Monday, January 19, 2009

Americans are Made

Before becoming a delusionally bad poet due to my current illness, I’d been reading “50 Facts that Should Change the USA” by Stephen Fender, an American born in San Francisco but educated and residing in the United Kingdom. The book is well written and fairly balanced. I enjoyed expanding my knowledge surrounding facts that I already knew: There is one car for every adult in the U.S., Over twice as many Americans claim to go to church as actually do, Only 18% of Americans hold a US passport (our entire family does...I'm just not sure where that "special place" is that I put them to keep them safe), and When Bush cut taxes for the rich in 2004 the family that owns Walmart increased their wealth by $91,500 per hour.

Well, I didn’t know the specific numbers, but was fairly aware of those facts.

I also enjoyed learning some facts about America as well: that we’re generous with our time (donating more hours to volunteer work than the Japanese, Spanish, Italians or Australians), and that it’s the red states, the conservative states, that are the most generous with their time and money. New Hampshire, Massachusetts and Vermont have a few things to feel ashamed about in this area, I guess.

But, by far, the essay I enjoyed the most was, “Americans Aren’t Born; They are Made”. Now, of course, I like this one because I’ve seen it play out so fully in my life.

He begins the essay by briefly laying out the fact that our nation was founded, something not all nations can lay claim, and that that founding was ‘advertised’ by our Declaration of Independence. In retrospect, doesn't it make sense that we would have an ad as one of our first great documents? Continuing on, that founding was codified by the Constitution. Fender terms the Constitution as the “greatest artifact of the collective imagination” and states that it makes becoming an American “as much a contract as a country.”

He points out that for an immigrant to become an American you must test in its laws and that by understanding and agreeing to those terms you can choose to be an American. Now, my girls became Americans through their adoptions, so there was no test. Rob and I did, however, have to sign a paper stating that they had no intention of practicing polygamy, dealing in drugs or becoming involved in terrorist activities. It was a lot to take on ourselves as no one knows for certain just what a 2 or 3 year-old is planning to do. I did vouch for them, though, and when the plane wheels hit the ground in Detroit, they were immediately American.

In other countries you can test and become a citizen, but Fender essentially contends that while a person might become a citizen of that nation, they don’t become one of them. The example he gives is a man name Robert Maxwell. Maxwell was born in Czechoslovakia, but became a full-fledged, military serving Brit. Despite living his entire adult life in Britain, raising his children as Englishmen, participating in military service, political service and financial work, the citizens of his adopted nation never considered him fully British.

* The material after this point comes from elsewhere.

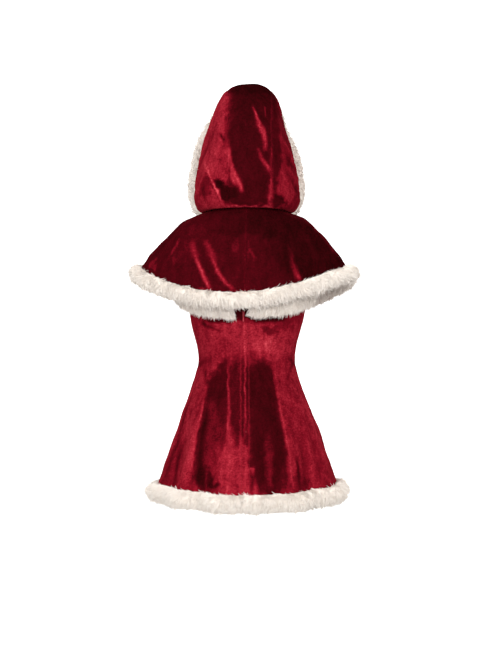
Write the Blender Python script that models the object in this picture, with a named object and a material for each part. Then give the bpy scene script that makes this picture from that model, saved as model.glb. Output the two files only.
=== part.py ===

In fact, in his obituary, the London Daily Mail claimed that he never fully understood what it meant to be an Englishman!

Fender compares that to Henry Kissinger in the U.S.

“Born in Germany just 14 days before Robert Maxwell, Kissinger never felt the need…to smooth out his gravelly European accent. Did he still feel like an outsider in America? Whatever they may hold against him for his foreign policy, will his memorialists say that he never learned to understand what it meant to be an American… How absurd it would be to expect anything remotely similar being said and written by and about Henry Kissinger. He became fully-fledged as an American when he was naturalized as a United States citizen on June 19, 1943. Since then, he has been at the center of the American establishment, even serving as the country’s senior official representative to the rest of the world, as Secretary of State. As an American, he was made, not born.”

John Steinbeck pointed out that all Americans are descendants of criminals or adventurers, which is, while a very romantically Steinbeck point of view, probably only partially true. I would add to that many Americans are also the descendants of the natives whom survived what was essentially a genocide or slaves that survived horrors of slavery. And, then there are the kids, like mine, who are the survivors of life in orphanages. So, it does seem that there is a spark of some sort that unites anyone who does make it in this country, especially when you consider that a large number of people who tried to immigrate here actually ended up returning to their original country.

I've seen in my girls how, in this country, you truly can be fully American, and yet not need to snuff out what was there before. They don't have to give up a love of their birth country, in fact they can even celebrate the heritage that they left. It's like a marriage, in that there is no need to give up who you were before you married, only the need to craft yourself into a new unit, to merge those two personalities into one.

While I know that everyone who has come to this country has not had the success story that Henry Kissinger had (and that many would argue if Kissinger was truly successful), I'm proud to be a part of a country where there is hope. A friend of mine from Africa told me, "In this country, at least a child can dream and there is a hope that the dream can come true."

So, tomorrow, my Kazakh-Ukrainian-American family will watch the inauguration of our country's first African-American President, and, for the first time in a long time, my heart will be very proud that I am an American. I may not agree with all his politics, but it is so inspiring to see that God has begun to heal one of our nation's greatest wounds.

Plus, maybe now we'll start seeing a little diplomacy coming from Washington D.C.

I wonder what Henry Kissinger would think about that?